Child welfare workers, school officials, attorneys and foster parents gathered Friday to discuss ways to improve handling the cases of abused and neglected children.

Local Juvenile Court Judge J. Russell Jackson led the event, known as the Forsyth County Justice for Children Summit.

It was sponsored by the Georgia Supreme Court’s Committee on Justice for Children, in partnership with the state Office of the Child Advocate and the Division of Family and Children Services, or DFCS.

The group met at the Coal Mountain Community Park Building where they spent the day covering various topics including child welfare statistics, the process of finding permanent homes for children who have been removed from their houses, strengths and challenges.

Christopher Church, a staff member with the Supreme Court's committee, presented information from the Child and Family Services Review, a national study conducted by the federal government.

The review includes data from the Adoption and Foster care Analysis Reporting System and the National Child Abuse and Neglect Data System.

“This is what the feds are using to look at our state and measure our state and say how Georgia is doing,” he said.

Church presented statistics showing that from April 2008 to March 2009, 39 children in the Bell-Forsyth circuit were placed in foster care.

The numbers also showed that of those children, 35 were removed from their homes because of neglect.
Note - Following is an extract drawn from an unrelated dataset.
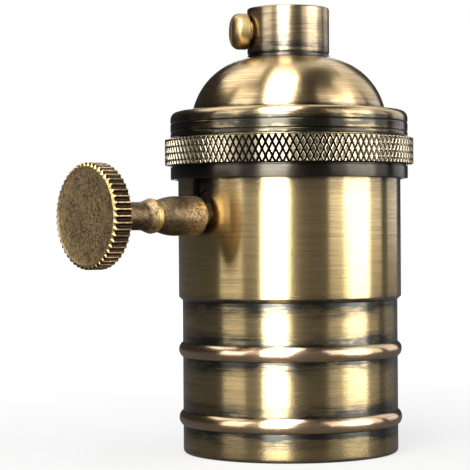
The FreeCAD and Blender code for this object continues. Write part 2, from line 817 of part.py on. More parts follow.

Other factors in removal included physical abuse and inadequate housing.

Church said the numbers can be compared with those of other counties as well as on a regional level.

He also presented information on investigations of maltreatment from January 2000 to December 2008.

“The circuit here investigates six children [for maltreatment] per 10,000 in the population per month,” Church said.

Statewide, that average is 15.4 children per 10,000 a month.

In 2008, 4.2 percent of the local circuit’s 170 victims of maltreatment were re-victimized within six months. Statewide, 2.3 percent of children are re-victimized in the same time period.

Edward Washington, a representative of the Georgia EmpowerMEnt Group, gave a video presentation showing the perspective of a child in foster care. The oldest of 14 siblings, Washington said he grew up in the foster system.

The video encouraged child welfare workers to include children in the decisions on their cases. The video also urged caseworkers to get to know the children with whom they are working and keep them informed about their situations.

DFCS drew local attention in July following the beating death of a 6-year-old special needs child at whose Valley Lane home it had investigated at least four reports of abuse.

Authorities said the boy was beaten to death by his mother’s boyfriend.

The boy’s 11-year-old half-brother filed a report in January saying he was afraid to go to his mother’s house because of fighting between her and her boyfriend.

Another report had been filed in September 2008, indicating that the 6-year-old had a large bruise on his thigh that was apparently caused by a hand, though officials said abuse could not be verified.